[v2,15/22] powerpc/kvm/book3s: use find_kvm_host_pte in pute_tce functions
diff mbox series

Message ID 20200319035609.158654-16-aneesh.kumar@linux.ibm.com
State New
Headers show
Series
  • Avoid IPI while updating page table entries.
Related show

Commit Message

Aneesh Kumar K.V March 19, 2020, 3:56 a.m. UTC
Current code just hold rmap lock to ensure parallel page table update is
prevented. That is not sufficient. The kernel should also check whether
a mmu_notifer callback was running in parallel.

Cc: Alexey Kardashevskiy <aik@ozlabs.ru>
Signed-off-by: Aneesh Kumar K.V <aneesh.kumar@linux.ibm.com>
---
 arch/powerpc/kvm/book3s_64_vio_hv.c | 30 +++++++++++++++++++++++------
 1 file changed, 24 insertions(+), 6 deletions(-)

Patch
diff mbox series

diff --git a/arch/powerpc/kvm/book3s_64_vio_hv.c b/arch/powerpc/kvm/book3s_64_vio_hv.c
index ab6eeb8e753e..8a6bf12d2e88 100644
--- a/arch/powerpc/kvm/book3s_64_vio_hv.c
+++ b/arch/powerpc/kvm/book3s_64_vio_hv.c
@@ -438,8 +438,8 @@  long kvmppc_rm_h_put_tce(struct kvm_vcpu *vcpu, unsigned long liobn,
 	return H_SUCCESS;
 }
 
-static long kvmppc_rm_ua_to_hpa(struct kvm_vcpu *vcpu,
-		unsigned long ua, unsigned long *phpa)
+static long kvmppc_rm_ua_to_hpa(struct kvm_vcpu *vcpu, unsigned long mmu_seq,
+				unsigned long ua, unsigned long *phpa)
 {
 	pte_t *ptep, pte;
 	unsigned shift = 0;
@@ -453,10 +453,17 @@  static long kvmppc_rm_ua_to_hpa(struct kvm_vcpu *vcpu,
 	 * to exit which will agains result in the below page table walk
 	 * to finish.
 	 */
-	ptep = __find_linux_pte(vcpu->arch.pgdir, ua, NULL, &shift);
-	if (!ptep || !pte_present(*ptep))
+	/* an rmap lock won't make it safe. because that just ensure hash
+	 * page table entries are removed with rmap lock held.

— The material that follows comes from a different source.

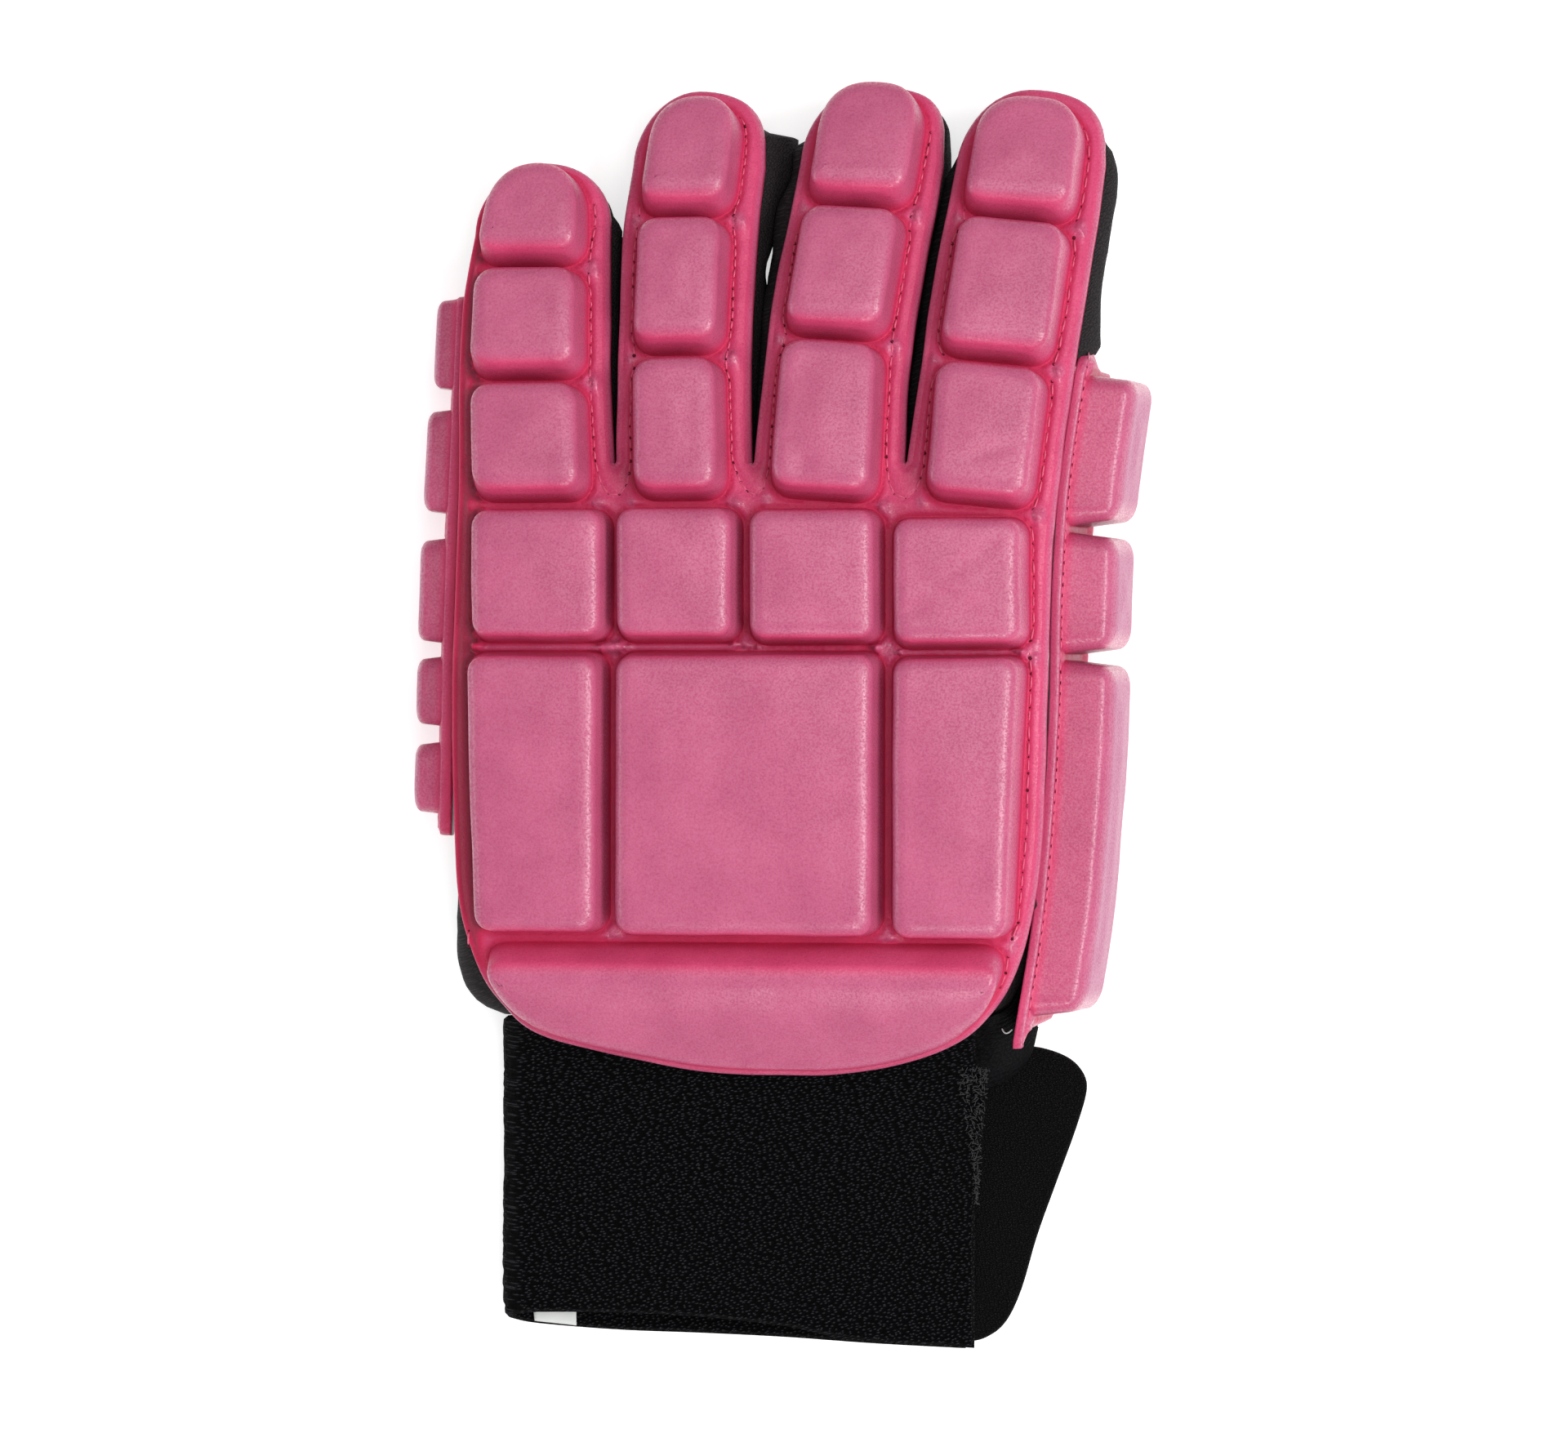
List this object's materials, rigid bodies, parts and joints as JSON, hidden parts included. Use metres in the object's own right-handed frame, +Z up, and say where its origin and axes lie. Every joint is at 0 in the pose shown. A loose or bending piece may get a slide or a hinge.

After that
+	 * mmu notifier returns and we go ahead and removing ptes from Qemu page table.
+	 */
+	ptep = find_kvm_host_pte(vcpu->kvm, mmu_seq, ua, &shift);
+	if (!ptep)
+		return -ENXIO;
+
+	pte = READ_ONCE(*ptep);
+	if (!pte_present(pte))
 		return -ENXIO;
-	pte = *ptep;
 
 	if (!shift)
 		shift = PAGE_SHIFT;
@@ -478,10 +485,12 @@  long kvmppc_rm_h_put_tce_indirect(struct kvm_vcpu *vcpu,
 		unsigned long liobn, unsigned long ioba,
 		unsigned long tce_list,	unsigned long npages)
 {
+	struct kvm *kvm = vcpu->kvm;
 	struct kvmppc_spapr_tce_table *stt;
 	long i, ret = H_SUCCESS;
 	unsigned long tces, entry, ua = 0;
 	unsigned long *rmap = NULL;
+	unsigned long mmu_seq;
 	bool prereg = false;
 	struct kvmppc_spapr_tce_iommu_table *stit;
 
@@ -489,6 +498,12 @@  long kvmppc_rm_h_put_tce_indirect(struct kvm_vcpu *vcpu,
 	if (kvm_is_radix(vcpu->kvm))
 		return H_TOO_HARD;
 
+	/*
+	 * used to check for invalidations in progress
+	 */
+	mmu_seq = kvm->mmu_notifier_seq;
+	smp_rmb();
+
 	stt = kvmppc_find_table(vcpu->kvm, liobn);
 	if (!stt)
 		return H_TOO_HARD;
@@ -548,7 +563,9 @@  long kvmppc_rm_h_put_tce_indirect(struct kvm_vcpu *vcpu,
 		 * real page.
 		 */
 		lock_rmap(rmap);
-		if (kvmppc_rm_ua_to_hpa(vcpu, ua, &tces)) {
+
+		arch_spin_lock(&kvm->mmu_lock.rlock.raw_lock);
+		if (kvmppc_rm_ua_to_hpa(vcpu, mmu_seq, ua, &tces)) {
 			ret = H_TOO_HARD;
 			goto unlock_exit;
 		}
@@ -594,6 +611,7 @@  long kvmppc_rm_h_put_tce_indirect(struct kvm_vcpu *vcpu,
 	if (rmap)
 		unlock_rmap(rmap);
 
+	arch_spin_unlock(&kvm->mmu_lock.rlock.raw_lock);
 	return ret;
 }